● RECORDS SHOWN:
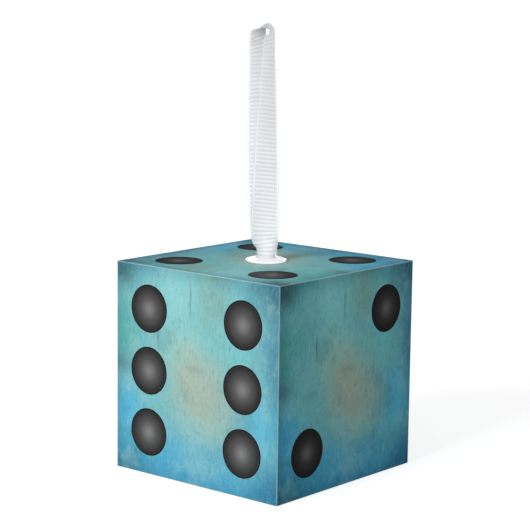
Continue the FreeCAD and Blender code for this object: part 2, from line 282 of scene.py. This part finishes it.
# The printed picture's colours, apart from its patches.
GROUND = srgb(112, 184, 194)
SCRATCH = srgb(60, 96, 96)
CLOUD_DARK = srgb(72, 132, 146)
CLOUD_LIGHT = srgb(184, 222, 214)
GRAIN_LIGHT = srgb(196, 222, 212)
GRAIN_DARK = srgb(40, 92, 108)
MARK = srgb(60, 98, 104)
OUTER_EDGE = srgb(24, 100, 128)

# How far the outlines of patches and scratches wander, as a share of the face's width.
PATCH_WANDER = 0.09
SCRATCH_WANDER = 0.02

# Soft patches of colour in the printed picture: place from the left and from the bottom, width and
# height of the patch, colour, and how strongly it covers what is under it.
PATCHES = [
    (0.50, 0.56, 0.72, 0.72, srgb(136, 200, 200), 0.85),
    (0.38, 0.86, 0.24, 0.30, srgb(148, 216, 218), 0.80),
    (0.40, 0.64, 0.26, 0.20, srgb(156, 206, 196), 0.70),
    (0.04, 0.68, 0.18, 0.30, srgb(92, 176, 168), 0.80),
    (0.62, 0.88, 0.18, 0.18, srgb(144, 184, 168), 0.65),
    (0.76, 0.72, 0.14, 0.26, srgb(122, 204, 210), 0.60),
    (1.00, 0.62, 0.16, 0.50, srgb(84, 150, 172), 0.85),
    (0.90, 0.34, 0.22, 0.26, srgb(88, 184, 218), 0.70),
    (0.06, 0.28, 0.22, 0.22, srgb(86, 184, 220), 0.90),
    (0.30, 0.14, 0.26, 0.20, srgb(86, 180, 214), 0.60),
    (0.55, 0.42, 0.30, 0.30, srgb(172, 182, 164), 0.80),
    (0.46, 0.52, 0.24, 0.22, srgb(180, 192, 174), 0.60),
    (0.66, 0.34, 0.18, 0.18, srgb(158, 188, 180), 0.45),
    (0.44, 0.24, 0.20, 0.14, srgb(112, 178, 192), 0.60),
    (0.64, 0.14, 0.22, 0.14, srgb(100, 164, 188), 0.60),
    (0.52, 0.00, 0.90, 0.26, srgb(62, 162, 204), 0.80),
    (0.02, 0.52, 0.14, 0.10, srgb(92, 132, 148), 0.75),
    (0.00, 0.00, 0.32, 0.22, srgb(26, 112, 146), 0.95),
    (1.00, 0.02, 0.24, 0.24, srgb(44, 120, 160), 0.90),
    (0.04, 0.97, 0.18, 0.12, srgb(60, 106, 110), 0.90),
    (0.98, 0.96, 0.20, 0.20, srgb(60, 118, 136), 0.85),
    (0.02, 0.12, 0.12, 0.14, srgb(66, 158, 194), 0.70),
    (0.64, 1.00, 0.16, 0.06, srgb(112, 140, 122), 0.55),
]

# Darker scratches in the picture: place from the left and from the bottom, width, height, strength.
SCRATCHES = [
    (0.47, 0.87, 0.010, 0.14, 0.45),
    (0.27, 0.68, 0.011, 0.09, 0.50),
    (0.50, 0.55, 0.09, 0.030, 0.22),
    (0.22, 0.47, 0.08, 0.035, 0.22),
]


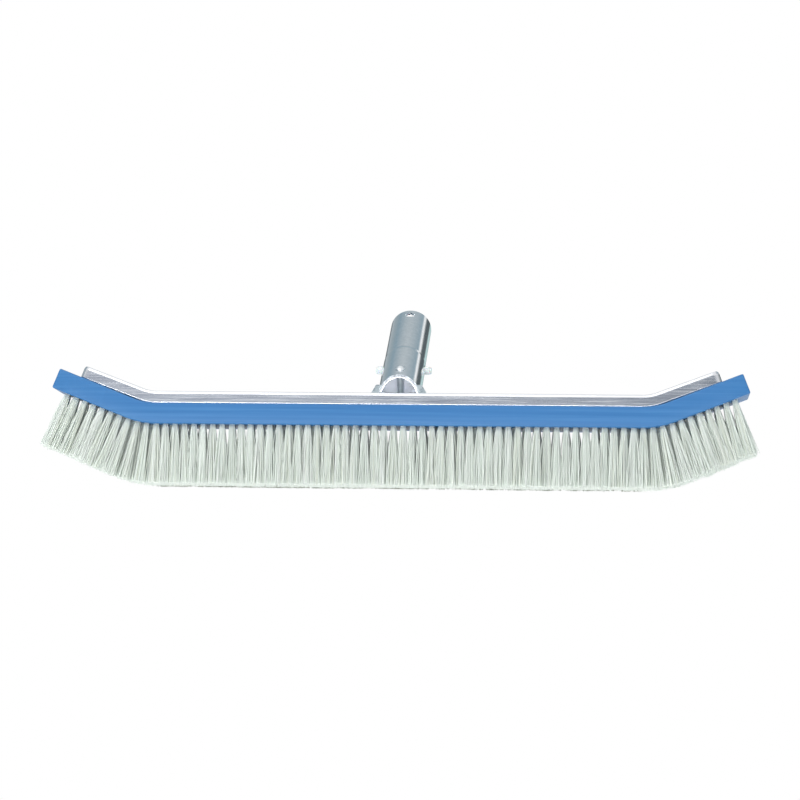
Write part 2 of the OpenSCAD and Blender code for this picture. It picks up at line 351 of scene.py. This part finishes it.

● DIRECTIONS FOR THIS TASK:
Set down the lines above as they stand, starting with the first line and ending with the line that contains "SCRATCH_WANDER = 0.02".

● ANSWER TO THE PROBLEM:
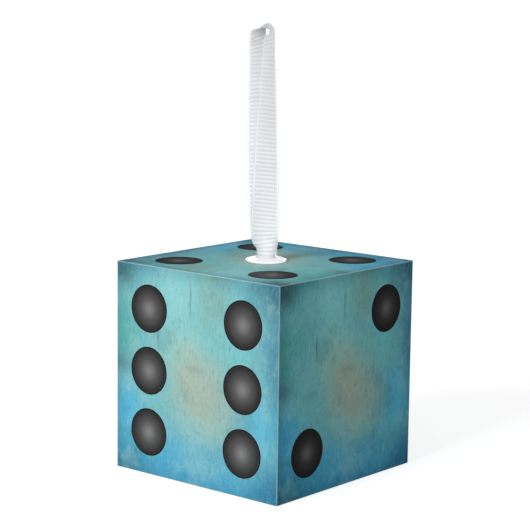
Continue the FreeCAD and Blender code for this object: part 2, from line 282 of scene.py. This part finishes it.
# The printed picture's colours, apart from its patches.
GROUND = srgb(112, 184, 194)
SCRATCH = srgb(60, 96, 96)
CLOUD_DARK = srgb(72, 132, 146)
CLOUD_LIGHT = srgb(184, 222, 214)
GRAIN_LIGHT = srgb(196, 222, 212)
GRAIN_DARK = srgb(40, 92, 108)
MARK = srgb(60, 98, 104)
OUTER_EDGE = srgb(24, 100, 128)

# How far the outlines of patches and scratches wander, as a share of the face's width.
PATCH_WANDER = 0.09
SCRATCH_WANDER = 0.02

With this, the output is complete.